Given instruction: Only the lines from the line with "solids = len(shape.Solids)" through the line with "bpy.context.scene.collection.objects.link(empty)" should be copied, exactly as they appear, with both ends kept.
** start of Data excerpts **
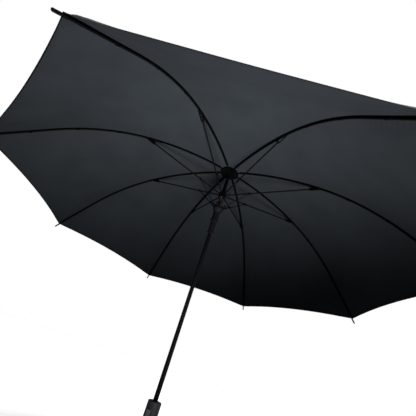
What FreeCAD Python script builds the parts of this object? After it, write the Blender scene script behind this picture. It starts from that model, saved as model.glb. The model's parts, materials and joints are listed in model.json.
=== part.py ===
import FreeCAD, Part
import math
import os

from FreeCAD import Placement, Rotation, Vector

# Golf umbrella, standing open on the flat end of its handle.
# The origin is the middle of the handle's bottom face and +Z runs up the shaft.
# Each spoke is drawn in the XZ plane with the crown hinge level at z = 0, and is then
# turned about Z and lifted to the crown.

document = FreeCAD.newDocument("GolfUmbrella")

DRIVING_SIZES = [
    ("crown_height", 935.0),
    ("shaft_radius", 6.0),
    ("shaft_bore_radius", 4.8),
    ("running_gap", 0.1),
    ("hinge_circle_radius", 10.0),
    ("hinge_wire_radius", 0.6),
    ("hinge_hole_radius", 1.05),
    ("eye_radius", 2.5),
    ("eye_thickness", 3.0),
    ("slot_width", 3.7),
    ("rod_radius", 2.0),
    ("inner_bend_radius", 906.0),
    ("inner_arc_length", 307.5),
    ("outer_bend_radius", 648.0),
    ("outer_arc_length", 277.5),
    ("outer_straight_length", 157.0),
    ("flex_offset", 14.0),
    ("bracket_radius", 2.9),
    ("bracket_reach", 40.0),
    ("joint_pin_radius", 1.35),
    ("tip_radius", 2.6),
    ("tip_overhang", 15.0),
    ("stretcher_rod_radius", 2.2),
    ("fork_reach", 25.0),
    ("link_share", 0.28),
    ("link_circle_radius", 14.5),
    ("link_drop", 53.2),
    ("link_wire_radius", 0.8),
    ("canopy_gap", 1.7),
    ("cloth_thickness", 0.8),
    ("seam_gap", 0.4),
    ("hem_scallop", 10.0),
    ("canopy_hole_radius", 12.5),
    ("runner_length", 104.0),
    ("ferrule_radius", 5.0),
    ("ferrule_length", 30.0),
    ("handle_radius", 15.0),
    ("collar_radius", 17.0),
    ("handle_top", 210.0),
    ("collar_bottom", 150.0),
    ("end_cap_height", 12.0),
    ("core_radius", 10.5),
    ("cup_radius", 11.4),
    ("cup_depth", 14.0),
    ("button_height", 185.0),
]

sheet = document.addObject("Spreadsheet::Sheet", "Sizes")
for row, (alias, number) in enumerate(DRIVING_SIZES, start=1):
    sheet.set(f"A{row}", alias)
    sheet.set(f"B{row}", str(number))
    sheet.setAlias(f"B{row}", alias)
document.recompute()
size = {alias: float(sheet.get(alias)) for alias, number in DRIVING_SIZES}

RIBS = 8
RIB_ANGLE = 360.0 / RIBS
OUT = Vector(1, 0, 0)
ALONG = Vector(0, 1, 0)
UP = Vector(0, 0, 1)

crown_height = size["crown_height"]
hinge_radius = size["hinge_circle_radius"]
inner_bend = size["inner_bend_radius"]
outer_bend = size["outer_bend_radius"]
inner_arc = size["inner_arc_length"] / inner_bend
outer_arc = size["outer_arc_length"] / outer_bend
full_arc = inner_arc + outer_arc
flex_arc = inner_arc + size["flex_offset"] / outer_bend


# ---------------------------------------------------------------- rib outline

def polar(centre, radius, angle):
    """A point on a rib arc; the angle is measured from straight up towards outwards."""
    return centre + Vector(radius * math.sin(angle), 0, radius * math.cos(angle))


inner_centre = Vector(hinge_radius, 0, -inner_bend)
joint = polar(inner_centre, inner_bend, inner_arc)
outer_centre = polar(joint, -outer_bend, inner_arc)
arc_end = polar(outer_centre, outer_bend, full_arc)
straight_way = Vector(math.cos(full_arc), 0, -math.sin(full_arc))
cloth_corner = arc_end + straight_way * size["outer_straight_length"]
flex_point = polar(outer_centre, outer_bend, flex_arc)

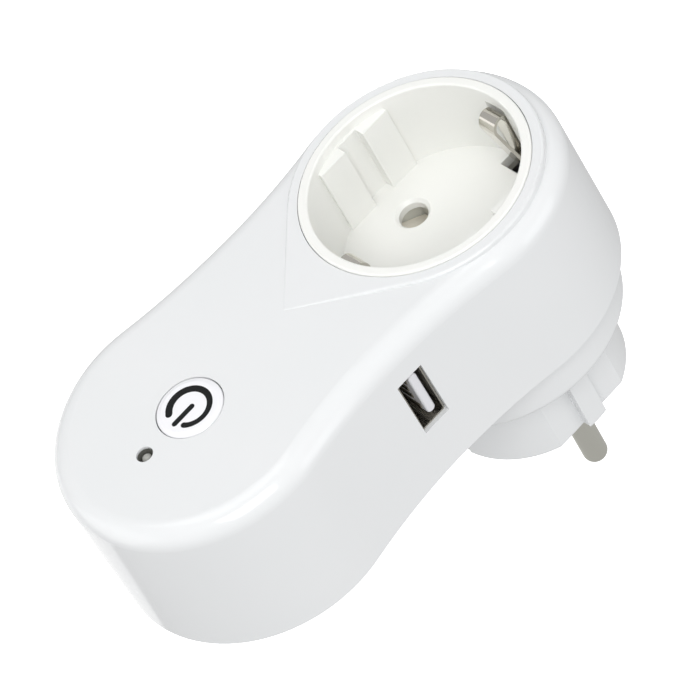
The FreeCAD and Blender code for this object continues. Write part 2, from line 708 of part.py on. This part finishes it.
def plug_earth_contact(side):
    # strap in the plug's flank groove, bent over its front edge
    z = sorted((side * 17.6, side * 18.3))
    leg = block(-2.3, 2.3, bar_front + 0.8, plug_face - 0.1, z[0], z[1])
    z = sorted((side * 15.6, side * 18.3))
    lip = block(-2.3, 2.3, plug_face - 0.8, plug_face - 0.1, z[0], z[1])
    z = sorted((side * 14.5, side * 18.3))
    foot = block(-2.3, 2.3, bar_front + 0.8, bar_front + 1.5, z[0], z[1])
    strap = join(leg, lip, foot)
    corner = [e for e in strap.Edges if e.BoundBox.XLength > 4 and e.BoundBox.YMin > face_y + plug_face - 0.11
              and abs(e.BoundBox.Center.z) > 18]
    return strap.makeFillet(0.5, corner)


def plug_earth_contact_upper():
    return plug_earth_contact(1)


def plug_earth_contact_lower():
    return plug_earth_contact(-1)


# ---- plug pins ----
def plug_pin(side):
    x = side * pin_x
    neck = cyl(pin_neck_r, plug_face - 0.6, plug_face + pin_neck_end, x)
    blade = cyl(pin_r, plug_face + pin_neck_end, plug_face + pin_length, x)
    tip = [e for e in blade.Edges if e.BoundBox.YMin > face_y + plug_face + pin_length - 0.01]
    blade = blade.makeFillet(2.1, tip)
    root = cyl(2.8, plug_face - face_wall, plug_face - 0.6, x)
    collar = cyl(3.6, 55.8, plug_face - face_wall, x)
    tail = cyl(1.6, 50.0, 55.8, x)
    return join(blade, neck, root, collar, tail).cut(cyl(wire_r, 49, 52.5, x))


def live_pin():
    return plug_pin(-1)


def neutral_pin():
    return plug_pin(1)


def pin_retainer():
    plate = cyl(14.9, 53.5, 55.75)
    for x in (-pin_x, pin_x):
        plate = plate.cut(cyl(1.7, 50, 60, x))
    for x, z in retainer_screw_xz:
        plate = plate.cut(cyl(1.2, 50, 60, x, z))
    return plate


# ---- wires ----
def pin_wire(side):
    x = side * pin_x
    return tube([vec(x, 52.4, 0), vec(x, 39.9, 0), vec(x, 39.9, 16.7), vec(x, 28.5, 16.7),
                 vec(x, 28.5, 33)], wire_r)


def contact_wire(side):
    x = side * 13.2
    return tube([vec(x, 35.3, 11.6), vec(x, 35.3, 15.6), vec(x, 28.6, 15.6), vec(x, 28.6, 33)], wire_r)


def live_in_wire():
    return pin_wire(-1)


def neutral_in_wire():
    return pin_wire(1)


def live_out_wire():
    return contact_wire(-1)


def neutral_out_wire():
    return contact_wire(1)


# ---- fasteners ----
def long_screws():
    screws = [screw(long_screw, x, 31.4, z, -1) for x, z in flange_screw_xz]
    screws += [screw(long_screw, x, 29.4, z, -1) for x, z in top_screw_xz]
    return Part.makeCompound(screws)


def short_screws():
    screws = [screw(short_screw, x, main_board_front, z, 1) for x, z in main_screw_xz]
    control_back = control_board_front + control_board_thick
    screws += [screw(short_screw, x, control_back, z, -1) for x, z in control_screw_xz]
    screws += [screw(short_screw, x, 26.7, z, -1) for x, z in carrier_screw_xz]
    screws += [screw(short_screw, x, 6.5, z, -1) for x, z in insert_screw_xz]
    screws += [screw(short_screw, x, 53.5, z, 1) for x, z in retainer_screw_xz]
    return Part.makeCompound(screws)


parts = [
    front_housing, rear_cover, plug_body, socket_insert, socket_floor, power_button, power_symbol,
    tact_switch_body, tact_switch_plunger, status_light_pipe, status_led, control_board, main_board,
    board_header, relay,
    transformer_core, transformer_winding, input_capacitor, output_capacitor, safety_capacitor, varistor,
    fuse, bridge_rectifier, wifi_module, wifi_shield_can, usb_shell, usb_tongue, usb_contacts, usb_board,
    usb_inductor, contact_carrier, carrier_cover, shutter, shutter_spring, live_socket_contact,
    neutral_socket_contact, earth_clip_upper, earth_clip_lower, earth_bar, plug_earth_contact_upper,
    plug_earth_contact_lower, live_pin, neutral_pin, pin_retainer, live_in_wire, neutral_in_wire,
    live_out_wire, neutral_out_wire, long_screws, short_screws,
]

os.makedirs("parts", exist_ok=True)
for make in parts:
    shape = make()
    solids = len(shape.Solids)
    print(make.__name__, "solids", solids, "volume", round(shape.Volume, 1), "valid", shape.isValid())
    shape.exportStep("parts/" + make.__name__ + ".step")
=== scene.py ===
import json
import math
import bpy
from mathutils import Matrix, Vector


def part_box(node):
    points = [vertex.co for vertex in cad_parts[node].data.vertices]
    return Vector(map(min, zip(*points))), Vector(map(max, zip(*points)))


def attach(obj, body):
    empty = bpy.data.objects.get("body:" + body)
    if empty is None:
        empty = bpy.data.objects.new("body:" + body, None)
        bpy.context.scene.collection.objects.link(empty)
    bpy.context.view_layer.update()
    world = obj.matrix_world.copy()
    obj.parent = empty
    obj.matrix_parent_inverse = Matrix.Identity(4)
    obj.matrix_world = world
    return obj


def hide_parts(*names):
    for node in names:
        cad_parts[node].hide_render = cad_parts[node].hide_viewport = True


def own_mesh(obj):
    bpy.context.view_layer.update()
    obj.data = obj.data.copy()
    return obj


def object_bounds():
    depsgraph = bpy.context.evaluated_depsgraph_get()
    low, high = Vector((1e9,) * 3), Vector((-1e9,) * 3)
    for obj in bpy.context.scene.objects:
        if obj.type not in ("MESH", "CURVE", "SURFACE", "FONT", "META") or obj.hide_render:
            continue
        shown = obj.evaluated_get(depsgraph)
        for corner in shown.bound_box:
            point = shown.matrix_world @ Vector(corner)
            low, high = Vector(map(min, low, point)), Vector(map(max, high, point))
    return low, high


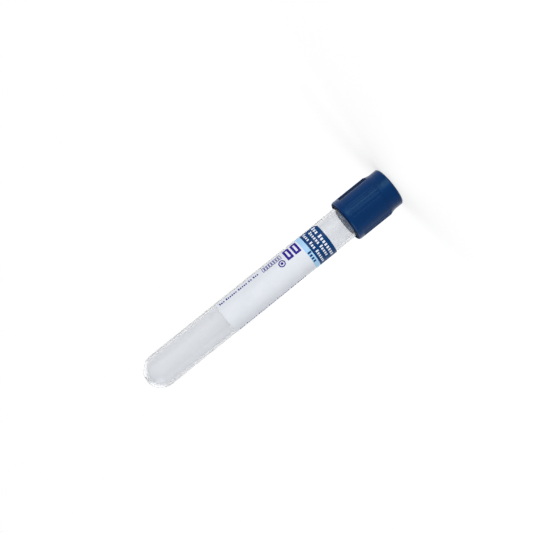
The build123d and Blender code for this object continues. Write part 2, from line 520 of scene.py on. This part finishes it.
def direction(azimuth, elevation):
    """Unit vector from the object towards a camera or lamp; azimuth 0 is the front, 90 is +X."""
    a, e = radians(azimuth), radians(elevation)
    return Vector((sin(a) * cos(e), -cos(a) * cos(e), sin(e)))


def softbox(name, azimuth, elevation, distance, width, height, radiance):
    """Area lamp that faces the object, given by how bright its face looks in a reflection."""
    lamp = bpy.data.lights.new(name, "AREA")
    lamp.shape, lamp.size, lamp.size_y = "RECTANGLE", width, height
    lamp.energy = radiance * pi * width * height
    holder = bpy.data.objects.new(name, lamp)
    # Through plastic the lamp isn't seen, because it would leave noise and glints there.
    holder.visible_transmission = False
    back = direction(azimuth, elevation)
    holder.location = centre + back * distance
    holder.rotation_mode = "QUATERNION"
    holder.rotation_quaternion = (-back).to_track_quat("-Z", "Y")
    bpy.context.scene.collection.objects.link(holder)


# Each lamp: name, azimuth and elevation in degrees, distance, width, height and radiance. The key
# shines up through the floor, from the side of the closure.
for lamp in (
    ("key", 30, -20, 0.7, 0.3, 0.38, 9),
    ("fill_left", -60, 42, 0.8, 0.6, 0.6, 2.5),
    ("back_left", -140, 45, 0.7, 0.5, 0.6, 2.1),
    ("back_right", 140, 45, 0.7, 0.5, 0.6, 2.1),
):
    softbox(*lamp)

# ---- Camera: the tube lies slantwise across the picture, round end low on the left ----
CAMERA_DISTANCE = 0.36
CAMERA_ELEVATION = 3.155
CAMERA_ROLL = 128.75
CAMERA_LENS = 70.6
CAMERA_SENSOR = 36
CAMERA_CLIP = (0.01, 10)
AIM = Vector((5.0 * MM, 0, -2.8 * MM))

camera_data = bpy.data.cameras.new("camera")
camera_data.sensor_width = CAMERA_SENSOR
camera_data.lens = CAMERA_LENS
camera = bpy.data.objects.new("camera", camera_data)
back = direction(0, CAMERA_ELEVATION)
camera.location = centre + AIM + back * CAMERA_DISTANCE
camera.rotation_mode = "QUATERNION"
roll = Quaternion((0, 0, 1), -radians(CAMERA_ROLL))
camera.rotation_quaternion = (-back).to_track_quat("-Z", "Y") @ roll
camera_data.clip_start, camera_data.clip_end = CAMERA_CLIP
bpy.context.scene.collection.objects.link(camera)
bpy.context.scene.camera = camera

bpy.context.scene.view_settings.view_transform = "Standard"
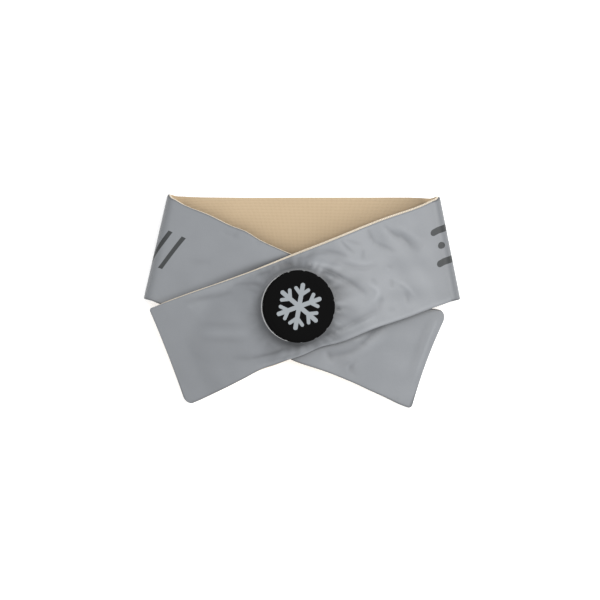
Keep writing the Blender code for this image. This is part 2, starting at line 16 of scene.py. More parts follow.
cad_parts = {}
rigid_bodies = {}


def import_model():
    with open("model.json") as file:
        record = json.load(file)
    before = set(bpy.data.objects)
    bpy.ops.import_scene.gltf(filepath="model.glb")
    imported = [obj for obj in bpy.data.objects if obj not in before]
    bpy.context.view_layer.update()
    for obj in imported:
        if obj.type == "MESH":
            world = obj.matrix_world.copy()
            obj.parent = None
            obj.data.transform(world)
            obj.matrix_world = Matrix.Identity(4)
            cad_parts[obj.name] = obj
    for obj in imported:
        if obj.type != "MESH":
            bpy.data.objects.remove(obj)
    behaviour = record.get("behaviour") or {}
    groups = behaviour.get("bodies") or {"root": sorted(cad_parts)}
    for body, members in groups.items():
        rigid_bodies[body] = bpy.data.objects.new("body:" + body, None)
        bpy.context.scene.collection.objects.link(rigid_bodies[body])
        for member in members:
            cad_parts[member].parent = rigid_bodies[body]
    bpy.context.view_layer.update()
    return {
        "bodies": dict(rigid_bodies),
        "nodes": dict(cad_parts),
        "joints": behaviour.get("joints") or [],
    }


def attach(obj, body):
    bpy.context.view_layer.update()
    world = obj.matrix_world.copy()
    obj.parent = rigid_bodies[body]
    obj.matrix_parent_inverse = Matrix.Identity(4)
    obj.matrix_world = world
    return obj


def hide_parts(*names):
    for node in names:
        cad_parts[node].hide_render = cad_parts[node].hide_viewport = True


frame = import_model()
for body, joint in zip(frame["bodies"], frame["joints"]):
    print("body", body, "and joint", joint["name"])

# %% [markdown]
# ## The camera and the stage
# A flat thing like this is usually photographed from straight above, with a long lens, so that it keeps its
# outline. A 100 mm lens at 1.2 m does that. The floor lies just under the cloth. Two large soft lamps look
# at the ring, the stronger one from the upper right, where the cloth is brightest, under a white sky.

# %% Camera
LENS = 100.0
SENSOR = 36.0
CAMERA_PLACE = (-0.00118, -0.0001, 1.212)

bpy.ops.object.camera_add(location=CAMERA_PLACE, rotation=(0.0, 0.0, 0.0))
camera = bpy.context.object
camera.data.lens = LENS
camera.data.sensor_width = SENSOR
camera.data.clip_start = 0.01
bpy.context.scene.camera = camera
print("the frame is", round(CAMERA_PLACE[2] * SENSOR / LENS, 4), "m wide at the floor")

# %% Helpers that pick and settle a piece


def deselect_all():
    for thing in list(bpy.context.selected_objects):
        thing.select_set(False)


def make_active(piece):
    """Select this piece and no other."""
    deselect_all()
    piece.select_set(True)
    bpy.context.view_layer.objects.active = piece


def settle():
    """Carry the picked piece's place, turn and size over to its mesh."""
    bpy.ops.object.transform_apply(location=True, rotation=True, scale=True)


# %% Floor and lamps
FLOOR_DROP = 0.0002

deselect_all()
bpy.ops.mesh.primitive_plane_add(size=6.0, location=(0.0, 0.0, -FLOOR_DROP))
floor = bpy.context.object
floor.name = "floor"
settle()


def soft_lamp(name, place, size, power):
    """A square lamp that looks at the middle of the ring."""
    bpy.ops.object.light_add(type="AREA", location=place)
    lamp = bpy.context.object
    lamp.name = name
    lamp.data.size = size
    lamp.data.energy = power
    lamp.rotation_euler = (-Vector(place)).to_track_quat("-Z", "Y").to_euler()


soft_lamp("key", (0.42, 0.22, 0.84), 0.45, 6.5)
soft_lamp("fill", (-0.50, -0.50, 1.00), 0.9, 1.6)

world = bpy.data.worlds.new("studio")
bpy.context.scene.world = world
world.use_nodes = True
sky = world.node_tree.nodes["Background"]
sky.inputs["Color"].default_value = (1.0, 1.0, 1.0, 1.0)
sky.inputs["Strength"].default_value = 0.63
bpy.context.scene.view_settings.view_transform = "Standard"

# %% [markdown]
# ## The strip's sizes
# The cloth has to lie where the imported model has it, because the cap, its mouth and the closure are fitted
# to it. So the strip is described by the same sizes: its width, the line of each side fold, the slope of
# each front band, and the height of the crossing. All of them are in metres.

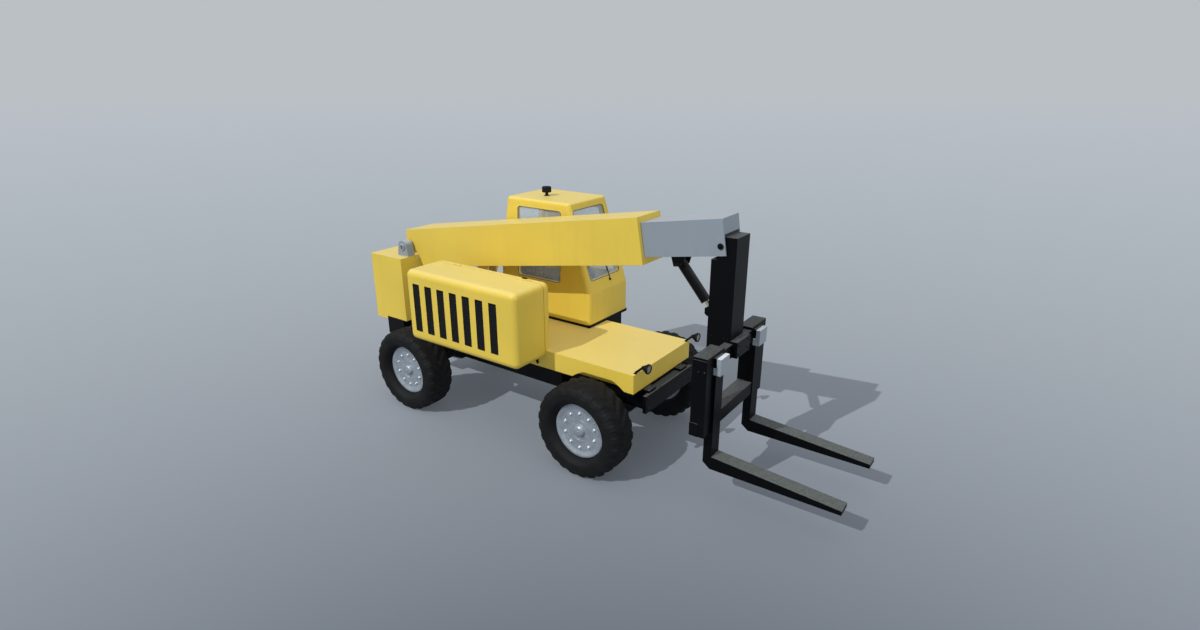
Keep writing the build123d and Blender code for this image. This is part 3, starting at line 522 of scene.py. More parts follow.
** end of Data excerpts **
Task response:
    solids = len(shape.Solids)
    print(make.__name__, "solids", solids, "volume", round(shape.Volume, 1), "valid", shape.isValid())
    shape.exportStep("parts/" + make.__name__ + ".step")
=== scene.py ===
import json
import math
import bpy
from mathutils import Matrix, Vector


def part_box(node):
    points = [vertex.co for vertex in cad_parts[node].data.vertices]
    return Vector(map(min, zip(*points))), Vector(map(max, zip(*points)))


def attach(obj, body):
    empty = bpy.data.objects.get("body:" + body)
    if empty is None:
        empty = bpy.data.objects.new("body:" + body, None)
        bpy.context.scene.collection.objects.link(empty)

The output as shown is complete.